DATA EXTRACT>
===============

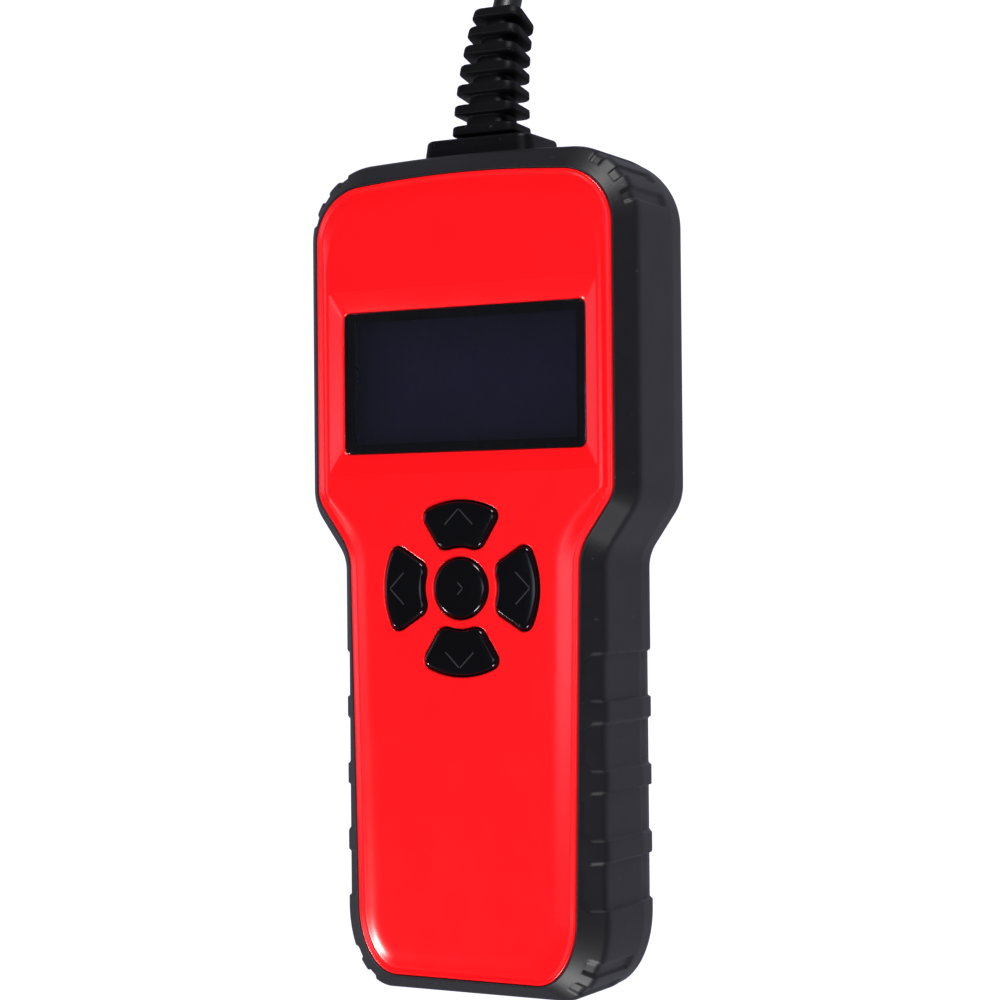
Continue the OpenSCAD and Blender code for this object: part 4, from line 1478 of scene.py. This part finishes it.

===============

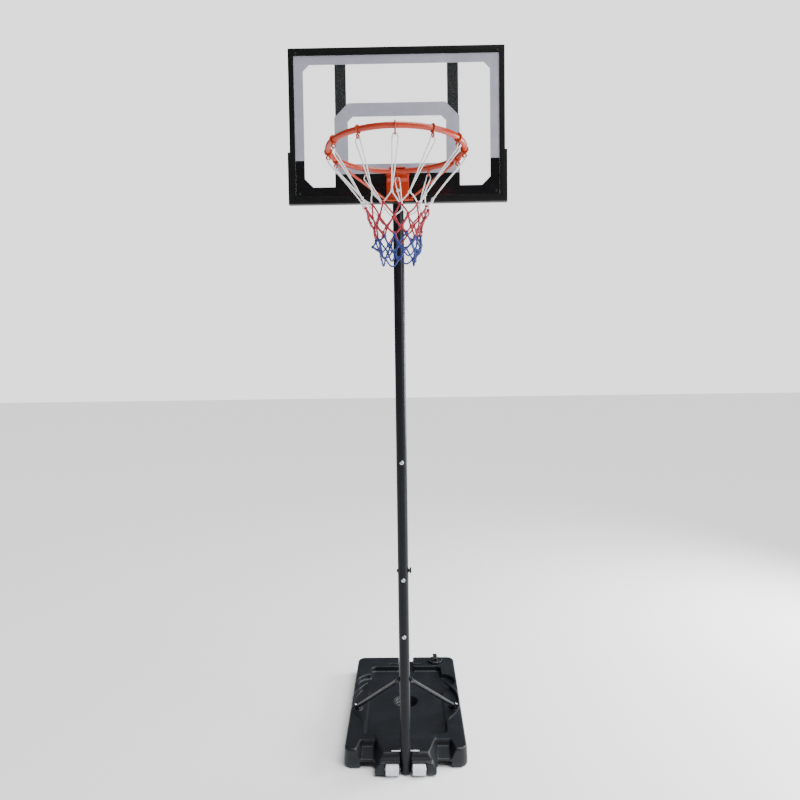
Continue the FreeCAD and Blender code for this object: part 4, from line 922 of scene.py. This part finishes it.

===============

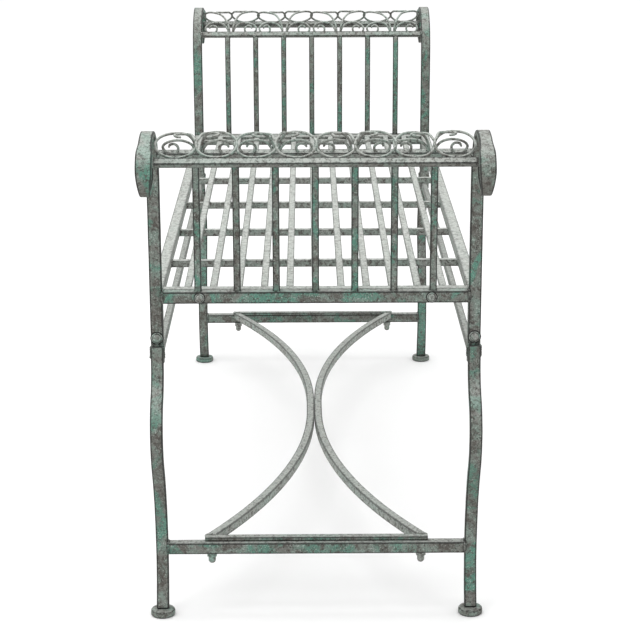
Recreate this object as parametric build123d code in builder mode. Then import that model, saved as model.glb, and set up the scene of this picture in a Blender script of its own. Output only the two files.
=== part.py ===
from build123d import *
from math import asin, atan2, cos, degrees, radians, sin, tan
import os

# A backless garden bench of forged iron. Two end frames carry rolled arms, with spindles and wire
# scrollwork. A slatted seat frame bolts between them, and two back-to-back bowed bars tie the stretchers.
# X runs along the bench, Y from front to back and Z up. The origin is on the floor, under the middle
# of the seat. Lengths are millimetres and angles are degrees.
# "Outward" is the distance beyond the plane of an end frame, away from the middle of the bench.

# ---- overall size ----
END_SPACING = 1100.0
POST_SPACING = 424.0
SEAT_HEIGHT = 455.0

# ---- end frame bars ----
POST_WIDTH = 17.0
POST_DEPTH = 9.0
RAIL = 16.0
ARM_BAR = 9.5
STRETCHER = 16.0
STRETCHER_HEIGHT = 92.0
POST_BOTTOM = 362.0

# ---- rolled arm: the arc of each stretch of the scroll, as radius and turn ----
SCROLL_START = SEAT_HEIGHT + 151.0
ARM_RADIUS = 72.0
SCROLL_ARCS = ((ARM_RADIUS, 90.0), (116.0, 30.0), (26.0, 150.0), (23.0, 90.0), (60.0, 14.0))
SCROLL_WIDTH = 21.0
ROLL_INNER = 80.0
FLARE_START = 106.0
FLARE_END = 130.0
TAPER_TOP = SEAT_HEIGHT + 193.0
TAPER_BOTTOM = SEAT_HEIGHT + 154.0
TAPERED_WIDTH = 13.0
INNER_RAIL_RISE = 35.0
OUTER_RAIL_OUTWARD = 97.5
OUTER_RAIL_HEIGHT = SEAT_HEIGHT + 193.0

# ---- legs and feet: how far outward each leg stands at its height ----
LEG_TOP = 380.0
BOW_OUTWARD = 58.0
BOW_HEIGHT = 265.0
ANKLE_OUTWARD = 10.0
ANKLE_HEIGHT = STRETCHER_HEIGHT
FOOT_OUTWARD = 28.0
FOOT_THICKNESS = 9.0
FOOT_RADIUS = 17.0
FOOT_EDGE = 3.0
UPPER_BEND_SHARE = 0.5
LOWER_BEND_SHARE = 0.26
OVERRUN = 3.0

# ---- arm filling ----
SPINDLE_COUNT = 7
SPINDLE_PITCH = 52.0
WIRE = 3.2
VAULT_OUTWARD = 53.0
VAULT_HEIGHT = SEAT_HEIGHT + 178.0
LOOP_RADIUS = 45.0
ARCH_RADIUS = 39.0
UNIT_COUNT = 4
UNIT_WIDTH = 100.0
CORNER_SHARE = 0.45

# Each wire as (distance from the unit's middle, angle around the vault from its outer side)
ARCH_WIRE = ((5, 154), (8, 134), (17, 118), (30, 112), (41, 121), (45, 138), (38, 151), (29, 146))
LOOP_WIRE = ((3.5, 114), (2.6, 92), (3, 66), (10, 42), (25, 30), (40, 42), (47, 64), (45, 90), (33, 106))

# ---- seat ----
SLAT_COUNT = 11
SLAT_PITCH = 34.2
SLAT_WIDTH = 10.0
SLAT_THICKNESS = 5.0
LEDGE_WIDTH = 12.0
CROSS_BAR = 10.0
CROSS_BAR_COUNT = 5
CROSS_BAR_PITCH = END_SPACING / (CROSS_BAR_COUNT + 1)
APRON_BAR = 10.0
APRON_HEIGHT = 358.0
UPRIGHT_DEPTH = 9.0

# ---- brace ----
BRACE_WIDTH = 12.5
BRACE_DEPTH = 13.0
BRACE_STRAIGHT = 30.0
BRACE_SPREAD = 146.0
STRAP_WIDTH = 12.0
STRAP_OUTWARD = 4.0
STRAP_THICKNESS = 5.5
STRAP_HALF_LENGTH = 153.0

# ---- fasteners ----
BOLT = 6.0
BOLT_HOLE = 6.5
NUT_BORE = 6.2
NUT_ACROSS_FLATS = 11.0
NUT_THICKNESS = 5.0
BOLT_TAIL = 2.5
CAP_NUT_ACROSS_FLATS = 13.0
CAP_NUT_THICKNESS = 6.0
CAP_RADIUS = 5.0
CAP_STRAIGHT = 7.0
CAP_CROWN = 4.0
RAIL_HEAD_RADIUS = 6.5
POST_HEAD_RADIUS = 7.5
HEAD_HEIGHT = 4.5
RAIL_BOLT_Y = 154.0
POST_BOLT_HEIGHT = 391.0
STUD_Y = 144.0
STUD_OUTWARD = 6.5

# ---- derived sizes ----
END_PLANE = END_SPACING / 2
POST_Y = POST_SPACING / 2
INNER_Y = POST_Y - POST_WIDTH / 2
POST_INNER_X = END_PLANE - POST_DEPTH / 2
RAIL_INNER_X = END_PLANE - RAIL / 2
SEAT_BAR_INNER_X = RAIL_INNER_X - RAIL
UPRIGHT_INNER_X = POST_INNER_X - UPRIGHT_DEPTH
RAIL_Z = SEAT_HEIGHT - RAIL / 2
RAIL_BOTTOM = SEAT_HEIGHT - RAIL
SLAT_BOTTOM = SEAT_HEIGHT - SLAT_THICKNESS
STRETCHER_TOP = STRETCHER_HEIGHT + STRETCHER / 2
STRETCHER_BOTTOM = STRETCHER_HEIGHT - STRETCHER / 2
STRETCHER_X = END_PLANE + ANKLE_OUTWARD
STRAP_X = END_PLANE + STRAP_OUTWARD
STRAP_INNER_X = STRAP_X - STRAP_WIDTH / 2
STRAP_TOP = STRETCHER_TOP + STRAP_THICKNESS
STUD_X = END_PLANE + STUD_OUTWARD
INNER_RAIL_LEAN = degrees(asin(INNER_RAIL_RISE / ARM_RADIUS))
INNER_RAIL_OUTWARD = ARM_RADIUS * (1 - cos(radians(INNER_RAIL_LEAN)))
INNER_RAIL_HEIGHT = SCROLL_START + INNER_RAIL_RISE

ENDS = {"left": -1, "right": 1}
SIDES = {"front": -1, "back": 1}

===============

EXERCISE DETAILS>
Your task is to output exactly the lines from the one with "Recreate this object" through the one with "CORNER_SHARE = 0.45", counting both ends.

FINISHED EXERCISE>
Recreate this object as parametric build123d code in builder mode. Then import that model, saved as model.glb, and set up the scene of this picture in a Blender script of its own. Output only the two files.
=== part.py ===
from build123d import *
from math import asin, atan2, cos, degrees, radians, sin, tan
import os

# A backless garden bench of forged iron. Two end frames carry rolled arms, with spindles and wire
# scrollwork. A slatted seat frame bolts between them, and two back-to-back bowed bars tie the stretchers.
# X runs along the bench, Y from front to back and Z up. The origin is on the floor, under the middle
# of the seat. Lengths are millimetres and angles are degrees.
# "Outward" is the distance beyond the plane of an end frame, away from the middle of the bench.

# ---- overall size ----
END_SPACING = 1100.0
POST_SPACING = 424.0
SEAT_HEIGHT = 455.0

# ---- end frame bars ----
POST_WIDTH = 17.0
POST_DEPTH = 9.0
RAIL = 16.0
ARM_BAR = 9.5
STRETCHER = 16.0
STRETCHER_HEIGHT = 92.0
POST_BOTTOM = 362.0

# ---- rolled arm: the arc of each stretch of the scroll, as radius and turn ----
SCROLL_START = SEAT_HEIGHT + 151.0
ARM_RADIUS = 72.0
SCROLL_ARCS = ((ARM_RADIUS, 90.0), (116.0, 30.0), (26.0, 150.0), (23.0, 90.0), (60.0, 14.0))
SCROLL_WIDTH = 21.0
ROLL_INNER = 80.0
FLARE_START = 106.0
FLARE_END = 130.0
TAPER_TOP = SEAT_HEIGHT + 193.0
TAPER_BOTTOM = SEAT_HEIGHT + 154.0
TAPERED_WIDTH = 13.0
INNER_RAIL_RISE = 35.0
OUTER_RAIL_OUTWARD = 97.5
OUTER_RAIL_HEIGHT = SEAT_HEIGHT + 193.0

# ---- legs and feet: how far outward each leg stands at its height ----
LEG_TOP = 380.0
BOW_OUTWARD = 58.0
BOW_HEIGHT = 265.0
ANKLE_OUTWARD = 10.0
ANKLE_HEIGHT = STRETCHER_HEIGHT
FOOT_OUTWARD = 28.0
FOOT_THICKNESS = 9.0
FOOT_RADIUS = 17.0
FOOT_EDGE = 3.0
UPPER_BEND_SHARE = 0.5
LOWER_BEND_SHARE = 0.26
OVERRUN = 3.0

# ---- arm filling ----
SPINDLE_COUNT = 7
SPINDLE_PITCH = 52.0
WIRE = 3.2
VAULT_OUTWARD = 53.0
VAULT_HEIGHT = SEAT_HEIGHT + 178.0
LOOP_RADIUS = 45.0
ARCH_RADIUS = 39.0
UNIT_COUNT = 4
UNIT_WIDTH = 100.0
CORNER_SHARE = 0.45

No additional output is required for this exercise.